Write each record again exactly as it stands.

--- start Dataset rows ---

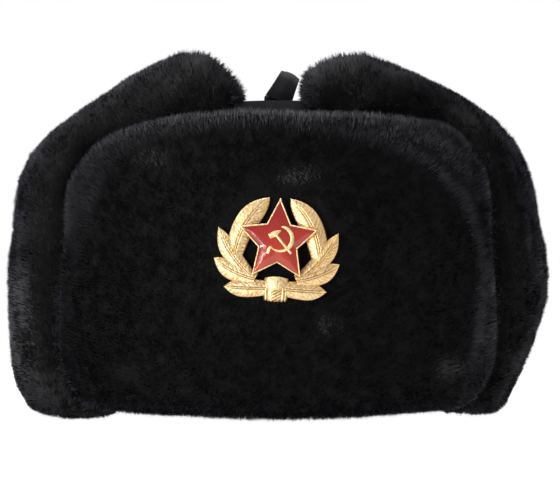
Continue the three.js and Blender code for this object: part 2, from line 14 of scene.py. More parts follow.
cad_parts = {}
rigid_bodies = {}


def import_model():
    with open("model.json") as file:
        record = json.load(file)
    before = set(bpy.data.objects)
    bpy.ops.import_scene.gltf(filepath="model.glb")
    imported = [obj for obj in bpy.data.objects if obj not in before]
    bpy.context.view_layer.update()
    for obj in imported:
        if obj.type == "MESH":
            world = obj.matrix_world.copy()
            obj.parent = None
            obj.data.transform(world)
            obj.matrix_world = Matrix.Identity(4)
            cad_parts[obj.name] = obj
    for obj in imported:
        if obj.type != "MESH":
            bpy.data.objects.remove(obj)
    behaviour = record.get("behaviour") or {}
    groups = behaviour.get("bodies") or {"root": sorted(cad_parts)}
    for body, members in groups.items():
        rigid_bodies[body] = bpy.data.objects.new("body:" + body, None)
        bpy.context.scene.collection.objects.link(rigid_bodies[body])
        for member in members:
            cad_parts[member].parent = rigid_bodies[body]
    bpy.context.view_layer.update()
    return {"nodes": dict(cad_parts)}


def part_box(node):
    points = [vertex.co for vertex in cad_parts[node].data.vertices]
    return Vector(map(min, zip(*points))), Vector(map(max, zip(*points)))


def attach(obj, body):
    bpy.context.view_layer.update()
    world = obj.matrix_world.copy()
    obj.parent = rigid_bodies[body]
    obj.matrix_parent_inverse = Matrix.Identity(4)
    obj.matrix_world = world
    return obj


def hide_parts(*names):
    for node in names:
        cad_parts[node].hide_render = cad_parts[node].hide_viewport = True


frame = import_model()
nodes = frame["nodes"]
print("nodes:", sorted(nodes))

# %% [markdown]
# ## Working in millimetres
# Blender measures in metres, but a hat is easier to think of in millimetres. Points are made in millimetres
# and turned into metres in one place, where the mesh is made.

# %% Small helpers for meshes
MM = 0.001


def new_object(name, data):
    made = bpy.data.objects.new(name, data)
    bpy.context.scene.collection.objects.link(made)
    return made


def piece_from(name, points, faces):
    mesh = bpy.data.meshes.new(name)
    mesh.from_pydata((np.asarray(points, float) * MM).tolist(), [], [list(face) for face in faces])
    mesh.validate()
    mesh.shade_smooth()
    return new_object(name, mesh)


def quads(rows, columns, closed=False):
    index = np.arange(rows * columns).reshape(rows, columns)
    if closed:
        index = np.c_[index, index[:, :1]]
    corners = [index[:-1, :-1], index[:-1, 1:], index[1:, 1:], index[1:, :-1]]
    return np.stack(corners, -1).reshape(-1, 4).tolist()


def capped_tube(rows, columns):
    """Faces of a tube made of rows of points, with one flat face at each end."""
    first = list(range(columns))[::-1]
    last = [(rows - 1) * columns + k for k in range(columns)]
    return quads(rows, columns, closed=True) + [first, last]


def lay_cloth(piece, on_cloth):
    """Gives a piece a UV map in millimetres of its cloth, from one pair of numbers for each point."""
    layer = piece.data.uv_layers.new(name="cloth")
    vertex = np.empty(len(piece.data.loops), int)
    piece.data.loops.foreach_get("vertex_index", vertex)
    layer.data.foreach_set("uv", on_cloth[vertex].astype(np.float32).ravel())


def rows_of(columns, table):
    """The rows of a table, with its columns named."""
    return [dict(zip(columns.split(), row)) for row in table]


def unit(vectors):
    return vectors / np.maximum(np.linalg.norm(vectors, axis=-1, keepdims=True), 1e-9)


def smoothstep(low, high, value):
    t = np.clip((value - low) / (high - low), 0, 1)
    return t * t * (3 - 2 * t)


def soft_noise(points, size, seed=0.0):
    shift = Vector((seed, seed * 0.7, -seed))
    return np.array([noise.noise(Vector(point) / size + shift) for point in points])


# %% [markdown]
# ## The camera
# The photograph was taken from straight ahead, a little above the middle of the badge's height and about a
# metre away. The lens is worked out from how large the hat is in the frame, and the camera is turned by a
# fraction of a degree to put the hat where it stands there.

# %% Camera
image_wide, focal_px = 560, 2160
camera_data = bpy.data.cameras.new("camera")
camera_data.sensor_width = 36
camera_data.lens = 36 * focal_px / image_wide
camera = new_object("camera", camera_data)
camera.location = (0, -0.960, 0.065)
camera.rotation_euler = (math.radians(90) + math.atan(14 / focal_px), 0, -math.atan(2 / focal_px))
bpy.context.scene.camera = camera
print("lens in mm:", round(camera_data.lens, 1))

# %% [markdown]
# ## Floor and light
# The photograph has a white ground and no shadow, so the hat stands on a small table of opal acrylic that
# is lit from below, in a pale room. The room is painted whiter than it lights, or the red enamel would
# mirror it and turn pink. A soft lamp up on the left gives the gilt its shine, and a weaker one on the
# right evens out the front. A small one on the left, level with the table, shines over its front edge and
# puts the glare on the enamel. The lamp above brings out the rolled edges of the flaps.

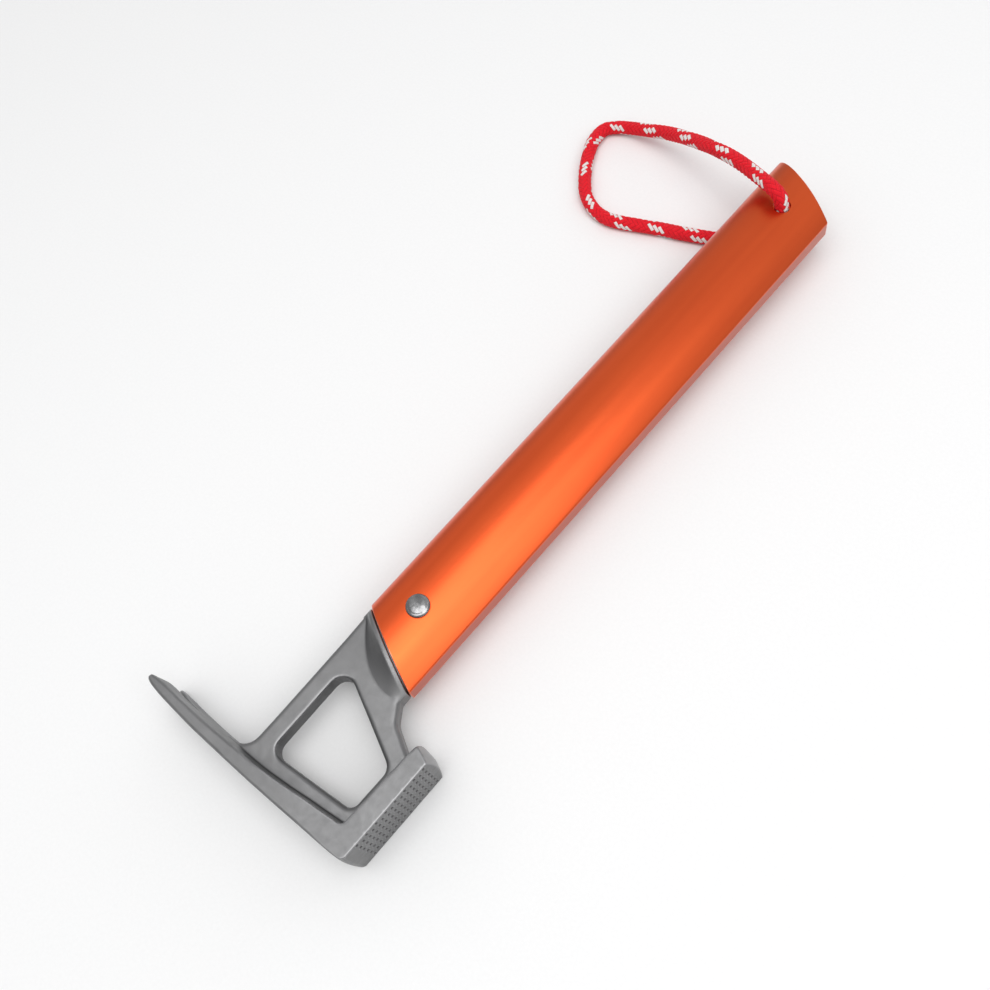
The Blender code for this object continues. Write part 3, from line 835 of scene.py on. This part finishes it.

--- end Dataset rows ---

* _Response to the task_
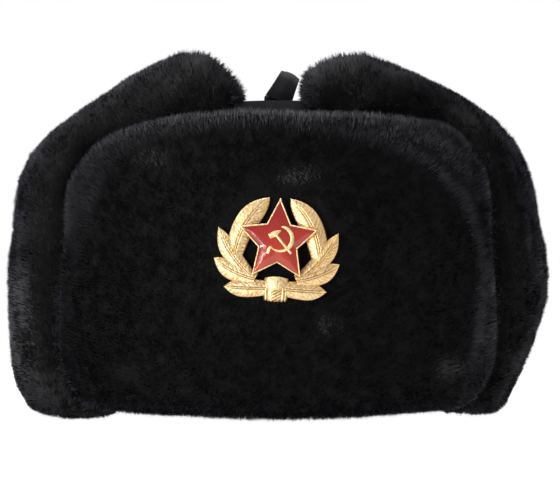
Continue the three.js and Blender code for this object: part 2, from line 14 of scene.py. More parts follow.
cad_parts = {}
rigid_bodies = {}


def import_model():
    with open("model.json") as file:
        record = json.load(file)
    before = set(bpy.data.objects)
    bpy.ops.import_scene.gltf(filepath="model.glb")
    imported = [obj for obj in bpy.data.objects if obj not in before]
    bpy.context.view_layer.update()
    for obj in imported:
        if obj.type == "MESH":
            world = obj.matrix_world.copy()
            obj.parent = None
            obj.data.transform(world)
            obj.matrix_world = Matrix.Identity(4)
            cad_parts[obj.name] = obj
    for obj in imported:
        if obj.type != "MESH":
            bpy.data.objects.remove(obj)
    behaviour = record.get("behaviour") or {}
    groups = behaviour.get("bodies") or {"root": sorted(cad_parts)}
    for body, members in groups.items():
        rigid_bodies[body] = bpy.data.objects.new("body:" + body, None)
        bpy.context.scene.collection.objects.link(rigid_bodies[body])
        for member in members:
            cad_parts[member].parent = rigid_bodies[body]
    bpy.context.view_layer.update()
    return {"nodes": dict(cad_parts)}


def part_box(node):
    points = [vertex.co for vertex in cad_parts[node].data.vertices]
    return Vector(map(min, zip(*points))), Vector(map(max, zip(*points)))


def attach(obj, body):
    bpy.context.view_layer.update()
    world = obj.matrix_world.copy()
    obj.parent = rigid_bodies[body]
    obj.matrix_parent_inverse = Matrix.Identity(4)
    obj.matrix_world = world
    return obj


def hide_parts(*names):
    for node in names:
        cad_parts[node].hide_render = cad_parts[node].hide_viewport = True


frame = import_model()
nodes = frame["nodes"]
print("nodes:", sorted(nodes))

# %% [markdown]
# ## Working in millimetres
# Blender measures in metres, but a hat is easier to think of in millimetres. Points are made in millimetres
# and turned into metres in one place, where the mesh is made.

# %% Small helpers for meshes
MM = 0.001


def new_object(name, data):
    made = bpy.data.objects.new(name, data)
    bpy.context.scene.collection.objects.link(made)
    return made


def piece_from(name, points, faces):
    mesh = bpy.data.meshes.new(name)
    mesh.from_pydata((np.asarray(points, float) * MM).tolist(), [], [list(face) for face in faces])
    mesh.validate()
    mesh.shade_smooth()
    return new_object(name, mesh)


def quads(rows, columns, closed=False):
    index = np.arange(rows * columns).reshape(rows, columns)
    if closed:
        index = np.c_[index, index[:, :1]]
    corners = [index[:-1, :-1], index[:-1, 1:], index[1:, 1:], index[1:, :-1]]
    return np.stack(corners, -1).reshape(-1, 4).tolist()


def capped_tube(rows, columns):
    """Faces of a tube made of rows of points, with one flat face at each end."""
    first = list(range(columns))[::-1]
    last = [(rows - 1) * columns + k for k in range(columns)]
    return quads(rows, columns, closed=True) + [first, last]


def lay_cloth(piece, on_cloth):
    """Gives a piece a UV map in millimetres of its cloth, from one pair of numbers for each point."""
    layer = piece.data.uv_layers.new(name="cloth")
    vertex = np.empty(len(piece.data.loops), int)
    piece.data.loops.foreach_get("vertex_index", vertex)
    layer.data.foreach_set("uv", on_cloth[vertex].astype(np.float32).ravel())


def rows_of(columns, table):
    """The rows of a table, with its columns named."""
    return [dict(zip(columns.split(), row)) for row in table]


def unit(vectors):
    return vectors / np.maximum(np.linalg.norm(vectors, axis=-1, keepdims=True), 1e-9)


def smoothstep(low, high, value):
    t = np.clip((value - low) / (high - low), 0, 1)
    return t * t * (3 - 2 * t)


def soft_noise(points, size, seed=0.0):
    shift = Vector((seed, seed * 0.7, -seed))
    return np.array([noise.noise(Vector(point) / size + shift) for point in points])


# %% [markdown]
# ## The camera
# The photograph was taken from straight ahead, a little above the middle of the badge's height and about a
# metre away. The lens is worked out from how large the hat is in the frame, and the camera is turned by a
# fraction of a degree to put the hat where it stands there.

# %% Camera
image_wide, focal_px = 560, 2160
camera_data = bpy.data.cameras.new("camera")
camera_data.sensor_width = 36
camera_data.lens = 36 * focal_px / image_wide
camera = new_object("camera", camera_data)
camera.location = (0, -0.960, 0.065)
camera.rotation_euler = (math.radians(90) + math.atan(14 / focal_px), 0, -math.atan(2 / focal_px))
bpy.context.scene.camera = camera
print("lens in mm:", round(camera_data.lens, 1))

# %% [markdown]
# ## Floor and light
# The photograph has a white ground and no shadow, so the hat stands on a small table of opal acrylic that
# is lit from below, in a pale room. The room is painted whiter than it lights, or the red enamel would
# mirror it and turn pink. A soft lamp up on the left gives the gilt its shine, and a weaker one on the
# right evens out the front. A small one on the left, level with the table, shines over its front edge and
# puts the glare on the enamel. The lamp above brings out the rolled edges of the flaps.

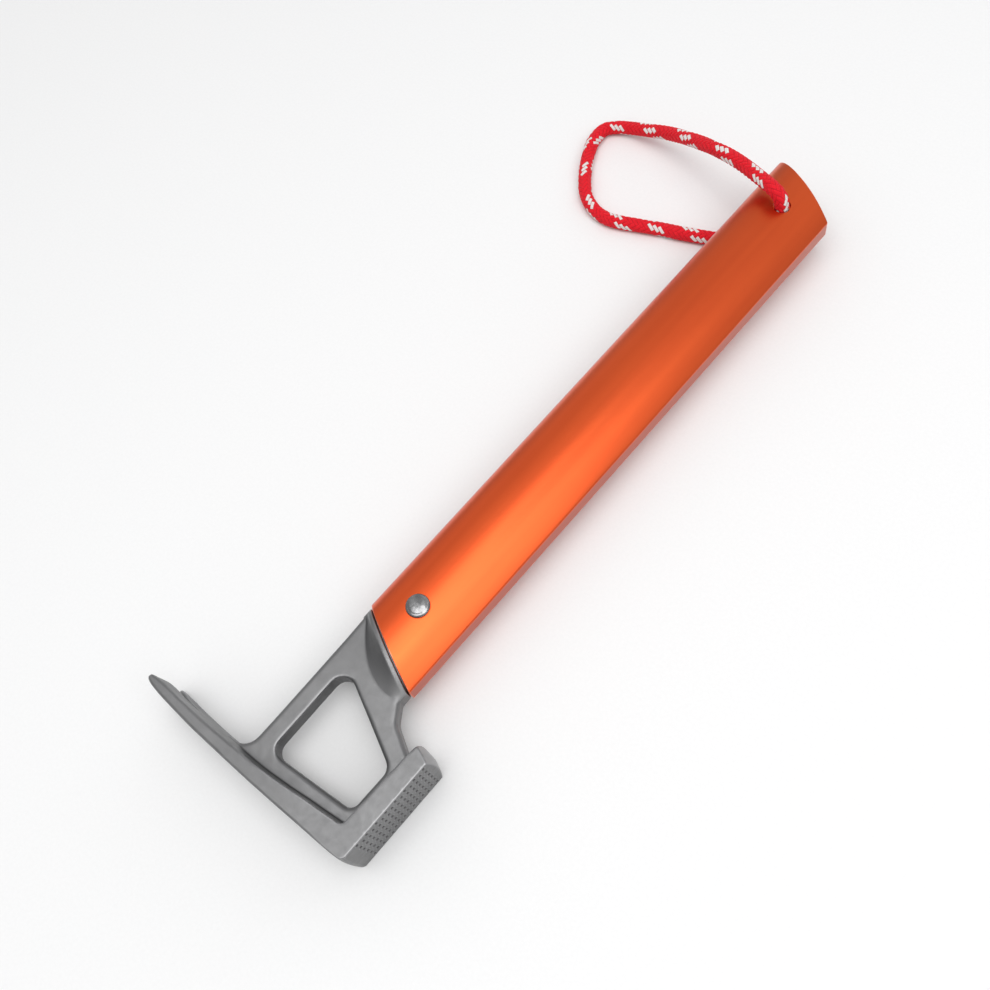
The Blender code for this object continues. Write part 3, from line 835 of scene.py on. This part finishes it.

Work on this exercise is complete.